We are greeted by the painterly pastels of Michael Laws with "Clovelly Harbour and Lighthouse at St. Ives", "Low Tide, Chivenor" by Peter Laws and the very graphic "Bideford Funnels" by Robert Reed. Continuing the marine theme are Ian Hudsons romping "Homeward Bound", Mark Woolacotts very calming "Tug" and Sue Mitchells beautifully rendered "Dissolution". Two delightful little abstract paintings by E.L,S. Maynard show "Southcottle and Portodowney" and one of Jenny Smys lovely group is "Pendeen". Mark Rochester delivers again with "Across to the Chains and Rachel Sumner stands out from the wall with her painted wood assemblage group including "Take Off". Mike Wollacott is in reflective mood again with his painting of "Penhill Lane" and I really like "Longing to Play Like Memphis" by Gerrard Lindley.

"Snorkel" By David Ralph Simpson abides in that hinterland between the figurative and abstract worlds and is all the more attractive for that, as is the "Drawing on obscurity" series by Peter Ward. Pine Feroda keep building on the great success they have enjoyed and "Mountain Light" does not disapoint, nor does John Hurford with another painting of sheer presence and scale which manages to remain the centre piece even when viewed through the entire length of the exhibition! Moving round the room there are four panels by the chairman hanging next to another beautifully handled still life by Carol Rhodes, "Cookers and Lillies" and beside this Bert Bruins takes us magnificently to "The Gorges du Verdon." Peter Styles "Paris Bridge" is uncluttered and Duncan Hopkins creates a wonderfuly watery corner. I particularly like "Coastline; Outcrop" also Deborah Jackson's rich and gorgeous painting of "Waggums" stood out as something special. Hester Berry was in dark but appealing mood but "Cheddar Gorge" brought the sun out which also shone on Vin Jelly with his "Strong Man" which won the coveted Ken Doughty prize. Peter Steart has returned to more modest size paintings this year, his group included the delightful "Early Autumn Thaw". There was clean, fresh air blowing through Paul Barwick's "A Wind on the Common" and a feast of beautifully seen cows, horses and country sports from Colin Allbrook, and sun and shade in "Below Black Tor". More sun shines obliquely across Stuart Williams lovely "North Devon Coastline" with a pallette reminiscent of travel poster art of the 1930's. There is warm light and texture in "Almond Grove" by Richard Meyer, damp moss and autumn colours in Robert Reed's "Outgrown Exmoor Bank" and a luxurious flow of colour in the wonderful Peacock "Serenity" by Robert Cordingly.

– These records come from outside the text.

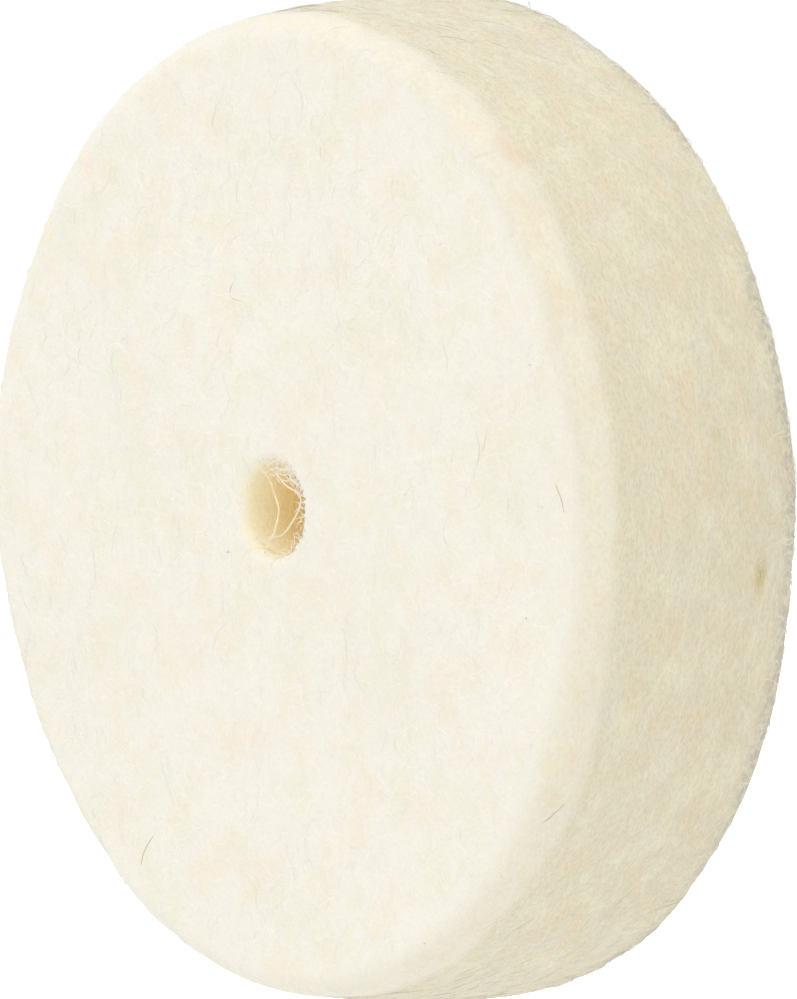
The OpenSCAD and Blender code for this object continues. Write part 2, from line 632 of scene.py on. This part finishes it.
profileObject = fibreProfile()
bpy.context.scene.collection.objects.link(profileObject)

mouthLength = along[6]  # places along the outline where its parts begin and end
frontEnd = along[7]
rimStart, rimEnd = along[17], along[29]
backStart, backEnd = along[37], along[38]

common = {"rings": 11, "sink": 0.03 * mm, "liftMost": 0.2 * mm, "stray": 0.16, "paleness": 2.0,
          "heading": 0, "fan": math.pi, "thick": (0.007 * mm, 0.012 * mm)}
fibreKinds = {
    "frontFibresA": {
        **common, "seed": 101, "count": 2400, "zone": (0, frontEnd), "length": (0.5 * mm, 1.5 * mm),
        "crimp": (0.5 * mm, 1.4 * mm), "swing": 0.9, "lift": 0.006 * mm, "liftMost": 0.04 * mm,
    },
    "frontFibresB": {
        **common, "seed": 102, "count": 2500, "zone": (0, frontEnd), "length": (0.8 * mm, 2.2 * mm),
        "crimp": (0.7 * mm, 2.0 * mm), "swing": 0.8, "lift": 0.008 * mm, "liftMost": 0.05 * mm,
    },
    "rimFibresA": {
        **common, "seed": 201, "count": 2600, "zone": (rimStart, rimEnd),
        "length": (0.5 * mm, 1.8 * mm), "heading": math.pi / 2, "fan": 0.3,
        "crimp": (0.7 * mm, 2.0 * mm), "swing": 0.35, "lift": 0.004 * mm, "liftMost": 0.02 * mm,
        "thick": (0.006 * mm, 0.011 * mm),
    },
    "rimFibresB": {
        **common, "seed": 202, "count": 1300, "rings": 9, "zone": (rimStart, backStart),
        "length": (0.4 * mm, 1.3 * mm), "heading": math.pi / 2, "fan": 0.9,
        "crimp": (0.4 * mm, 1.4 * mm), "swing": 0.6, "lift": 0.004 * mm, "liftMost": 0.03 * mm,
        "thick": (0.005 * mm, 0.009 * mm),
    },
    "boreFibres": {
        **common, "seed": 401, "count": 120, "rings": 9, "zone": (backEnd, along[-1]),
        "length": (0.3 * mm, 0.9 * mm), "heading": math.pi / 2, "fan": 1.0,
        "crimp": (0.4 * mm, 1.2 * mm), "swing": 0.6, "lift": 0.03 * mm,
    },
    "backFibresA": {
        **common, "seed": 301, "count": 3100, "zone": (rimEnd, backEnd + mouthLength),
        "length": (0.7 * mm, 2.0 * mm), "crimp": (0.6 * mm, 1.6 * mm), "swing": 0.9, "lift": 0.02 * mm,
    },
    "backFibresB": {
        **common, "seed": 302, "count": 2200, "rings": 9, "zone": (rimEnd, backEnd + mouthLength),
        "length": (0.5 * mm, 1.4 * mm), "crimp": (0.5 * mm, 1.4 * mm), "swing": 0.8, "lift": 0.02 * mm,
    },
}

# Long loose strands across the front mouth of the hole, and short dark pieces that are painted shade
# in the gaps of the tangle and of the lip: darkness, radius and depth in mm, then the path as (x, z) in mm
mouthStrandsAndShade = {
    "pale": (0.99, 0.90, 0.71),
    # dark: the colour of the painted shade pieces; the pale strands take only a little of it
    "dark": (0.30, 0.25, 0.12),
    "rings": 40,
    "slant": 1.25,  # millimetres to -X for each one of depth
    "paths": [
        (0.00, 0.030, 0.20, [(-0.95, 1.02), (-0.80, 0.88), (-0.64, 0.76), (-0.53, 0.53),
                             (-0.43, 0.26), (-0.32, 0.0), (-0.37, -0.20), (-0.52, -0.50),
                             (-0.68, -0.75), (-0.95, -0.95)]),
        (0.00, 0.028, 0.10, [(-0.60, 1.0), (-0.33, 0.86), (-0.18, 0.70), (0.02, 0.52), (0.36, 0.40),
                             (0.60, 0.20), (0.55, 0.05), (0.34, -0.22), (0.0, -0.51),
                             (-0.22, -0.66), (-0.52, -0.72), (-0.80, -0.68)]),
        (0.00, 0.024, 0.05, [(-0.80, 0.84), (-0.48, 0.99), (-0.17, 0.96), (0.14, 0.94), (0.39, 0.98),
                             (0.62, 1.08)]),
        (0.05, 0.022, 0.04, [(0.40, 1.08), (0.57, 0.85), (0.63, 0.70), (0.64, 0.52), (0.60, 0.38),
                             (0.46, 0.25)]),
        (0.05, 0.024, 0.12, [(0.05, 1.05), (0.14, 0.90), (0.22, 0.74), (0.37, 0.60), (0.66, 0.47),
                             (0.80, 0.50)]),
        (0.10, 0.020, 0.15, [(-0.10, 1.0), (0.0, 0.80), (0.18, 0.66), (0.30, 0.50)]),
        (0.00, 0.020, 0.02, [(-0.70, 1.0), (-0.50, 1.15), (-0.06, 1.20), (0.17, 1.12), (0.28, 0.95)]),
        (0.05, 0.020, 0.04, [(0.20, 1.16), (0.10, 0.98), (0.24, 0.86), (0.44, 0.80), (0.66, 0.88)]),
        (0.05, 0.018, 0.10, [(-0.30, 1.10), (-0.20, 0.98), (-0.02, 0.90), (0.10, 1.0), (0.02, 1.12),
                             (-0.15, 1.05)]),
        (0.15, 0.018, 0.06, [(-0.45, 0.88), (-0.28, 0.96), (-0.12, 0.86), (0.05, 0.90), (0.12, 0.80)]),
        (0.10, 0.018, 0.05, [(0.48, 0.70), (0.40, 0.82), (0.28, 0.92), (0.34, 1.06)]),
        (0.00, 0.022, 0.03, [(-0.62, 0.86), (-0.40, 0.80), (-0.22, 0.86), (-0.05, 0.78),
                             (0.12, 0.84), (0.30, 0.74)]),
        (0.05, 0.020, 0.06, [(-0.35, 1.05), (-0.24, 0.86), (-0.30, 0.72), (-0.18, 0.60)]),
        (0.00, 0.020, 0.05, [(-0.15, 0.70), (0.05, 0.64), (0.25, 0.70), (0.42, 0.60), (0.62, 0.62)]),
        (0.05, 0.022, 0.03, [(0.52, 1.02), (0.40, 0.88), (0.46, 0.74), (0.58, 0.60), (0.70, 0.56)]),
        (0.00, 0.018, 0.02, [(0.05, 1.14), (0.22, 1.02), (0.40, 1.0), (0.56, 0.92), (0.66, 0.80)]),
        (0.05, 0.018, 0.04, [(0.64, 0.98), (0.56, 0.80), (0.60, 0.66), (0.52, 0.46)]),
        (0.00, 0.018, 0.03, [(0.16, 0.98), (0.28, 0.86), (0.22, 0.72), (0.32, 0.58)]),
        # short thick dark pieces: painted shade in the gaps between the pale strands at the top of the hole
        (0.75, 0.030, 0.10, [(0.08, 0.88), (0.10, 0.80), (0.14, 0.73)]),
        (0.80, 0.032, 0.10, [(0.40, 0.74), (0.45, 0.68), (0.50, 0.60)]),
        (0.75, 0.028, 0.08, [(0.34, 1.02), (0.38, 0.96), (0.42, 0.88)]),
        (0.80, 0.026, 0.08, [(0.54, 0.64), (0.57, 0.57), (0.58, 0.50)]),
        # tiny dark bits: painted shade in the gaps between the fibres of the lip
        (0.80, 0.018, 0.00, [(0.62, 0.03), (0.67, 0.00), (0.70, 0.04)]),
        (0.70, 0.018, 0.00, [(0.50, -0.72), (0.53, -0.66), (0.50, -0.60)]),
        (0.60, 0.016, 0.00, [(0.20, -0.98), (0.26, -0.92), (0.30, -0.95)]),
        (0.50, 0.016, 0.00, [(0.58, 0.98), (0.55, 0.90), (0.60, 0.84)]),
        (0.60, 0.016, 0.00, [(0.68, 0.36), (0.64, 0.30), (0.69, 0.24)]),
    ],
}

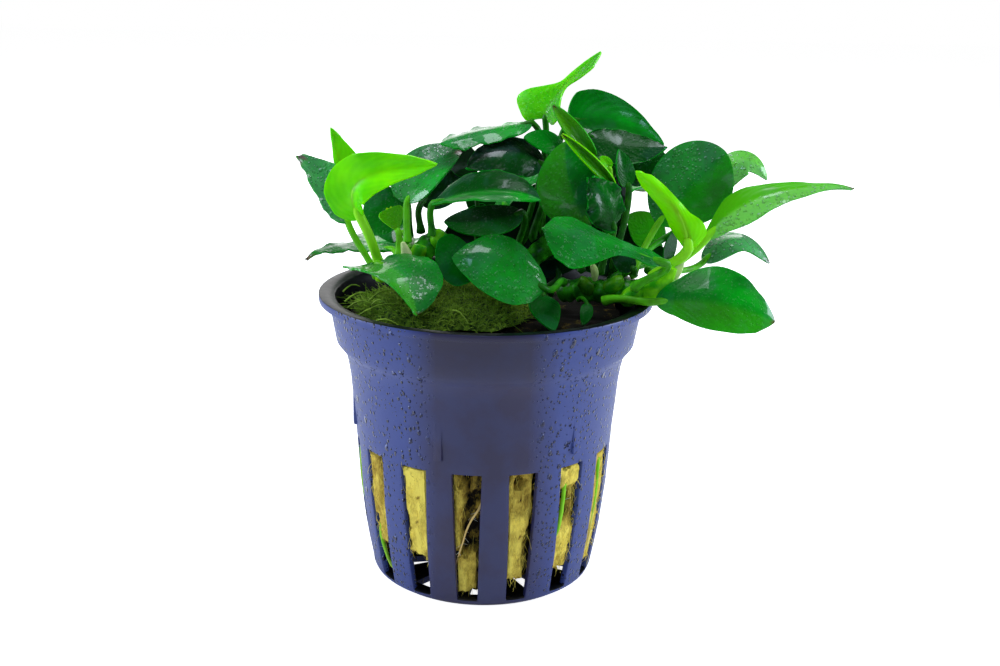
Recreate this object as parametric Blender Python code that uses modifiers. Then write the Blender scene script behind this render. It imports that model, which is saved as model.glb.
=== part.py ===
"""Potted petite anubias: a slotted net pot, its rock wool plug, moss, roots, rhizomes and leaves.

World axes: +Z up, +X to the right of the front view, +Y to the back. The origin is the centre of
the pot's foot. Positions and sizes below are real millimetres and become metres on the way in.
"""
import math
from collections import namedtuple

import bmesh
import bpy
from mathutils import Matrix, Vector

MM = 0.001

# Net pot
POT_HEIGHT = 48.5
RIM_RADIUS = 27.5
RIM_THICKNESS = 1.2
RIM_EDGE = 0.3
MOUTH_RADIUS = 25.6
MOUTH_DEPTH = 2.2
FOOT_RADIUS = 18.0
FLOOR = 1.2
WALL = 1.1
POT_STEPS = 45
# Radius and height down the outer wall: collar, slanted shoulder, then the tapering body
OUTER_WALL = [(25.5, 47.3), (25.4, 45.0), (24.7, 41.0), (23.2, 39.0), (22.4, 34.8), (21.6, 25.5),
              (21.0, 16.0), (20.2, 9.0), (18.9, 1.3)]

# Wall slots: pitch, first centre (turned from the front towards +X) and half widths at top and foot
SLOT_COUNT = 15
SLOT_PITCH = 360.0 / SLOT_COUNT
SLOT_START = -6.2
SLOT_TOP = 24.25
SLOT_FOOT = 1.7
SLOT_HALF_TOP = 2.3
SLOT_HALF_FOOT = 1.6
SLOT_CUT_INNER = 15.0
SLOT_CUT_OUTER = 26.0

# Floor slots: radial, narrow end towards the solid middle disc
FLOOR_SLOT_COUNT = 10
FLOOR_SLOT_INNER = 6.5
FLOOR_SLOT_OUTER = 15.8
FLOOR_SLOT_HALF_INNER = 0.8
FLOOR_SLOT_HALF_OUTER = 1.9

# Short upright ribs above the slots
RIB_COUNT = 6
RIB_START = -18.0
RIB_WIDTH = 1.35
RIB_FOOT = 26.3
RIB_TOP = 32.5
RIB_PROUD = 0.5
RIB_SUNK = 0.6

# Rock wool plug: it bulges into the slots that no root runs through, counted from the first slot
WOOL_SIDES = 2 * SLOT_COUNT
WOOL_TOP = 45.0
WOOL_HEIGHTS = (8.0, 13.0, 19.0, 27.0, 36.0, 43.0)
WOOL_CLEARANCE = 2.3
WOOL_BULGE = 1.6
WOOL_BULGE_SLOTS = (1, 4, 5, 6, 7, 8, 9, 10, 14)
WOOL_FOOT = 1.6
WOOL_FOOT_LIFT = 4.2
WOOL_FLOOR_RADII = (5.0, 12.0)
WOOL_SHOULDER = 2.5

# Moss mound on the left half of the plug
MOSS_SIDES = 20
MOSS_CENTRE = (-6.5, -6.0)
MOSS_RADII = (14.5, 12.0)
MOSS_HEIGHT = 4.2

GAP = 0.35
ROOT_RADIUS = 0.45
ROOT_DEPTH = 0.95

# Leaves: petiole and blade stations along their length, and the blade's half thickness
PETIOLE_RADIUS = 0.62
PETIOLE_STATIONS = (0.0, 0.5)
PETIOLE_STEP = 0.05
PETIOLE_REACH = 0.35
PETIOLE_RISE = 0.6
BLADE_STATIONS = (0.07, 0.21, 0.4, 0.58, 0.76, 0.9, 1.0)
BLADE_HALF_THICKNESS = 0.3
BLADE_THINNING = 0.5
BLADE_SHOULDER = 0.45
TIP_HALF_WIDTH = 0.3
OUTLINE_POWER = 1.25

# Material colours (linear), roughness
COLOURS = {
    "indigo_polypropylene": ((0.045, 0.05, 0.16), 0.35),
    "rock_wool": ((0.55, 0.44, 0.2), 0.95),
    "moss": ((0.05, 0.07, 0.015), 0.95),
    "rhizome_skin": ((0.06, 0.2, 0.02), 0.5),
    "root_skin": ((0.25, 0.42, 0.06), 0.5),
    "mature_leaf": ((0.01, 0.12, 0.015), 0.25),
    "young_leaf": ((0.2, 0.6, 0.01), 0.3),
}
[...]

I always enjoy Hilary Paynters humourous and clever wood engravings and liked "The Time, The Money, The Freedom". There are flowing drawn curves in "Life Study 1" by Fiona Balfour and some good moves by Richard Young in "Presence" and Philip Barnes goes skillfully head to head with "Divine Division". There's plenty to dwell on in Andy White's "Siesta's Secrets" and there's a stunning conflict of Pheasants in Rob Walker's "Fighting Cocks". There are intimate moments in Alissa mihai's delightful group of Lino cuts with "A New Bra" and consistent quality from Judith Westcott with a lovely quartet of wood cuts which includes "Cromlech" The theme is continued with a stunning woodcut from Merlyn Chesterman "A Pewter Sea" and I always enjoy the sheer graphic power and drawing/cutting in Juliann Witts woodcuts with "The Cranes" as outstanding. I enjoyed Linda Hajdukiewicz's "The Green Path", lingered in the "Fields of Gold" by Luna North and was transported by Mary Chuggs "A Memory of Vienna" ;spent time with some cows in Pam Cox's "Meadow Grazing", was cooled in the shadows by Marianne Edwards "By Woodland Slopes" and reminded to wear my hat in the sun by Pam Gilhespy's "Girl in the Garden".

"Something to Chew On" is a delightful piece of stoneware modelling by Elaine Stiling, and the "Orange Plate", stoneware by Alice Gare caught my attention, as did a large Elm Platter by Nigel Griffin and the spalted beech wood vase "When I was a Tree" by Sandra Adams.. I also love the Coi Carp harvest jug by Nick Juniper with its rich, luxuriant decoration and Jane Yates large and colourful coil pots. There are also imposing bronzes by Chris Buck, enchanting ceramics by Jan Lye and intriguing paper mache from Roselyn Bradford.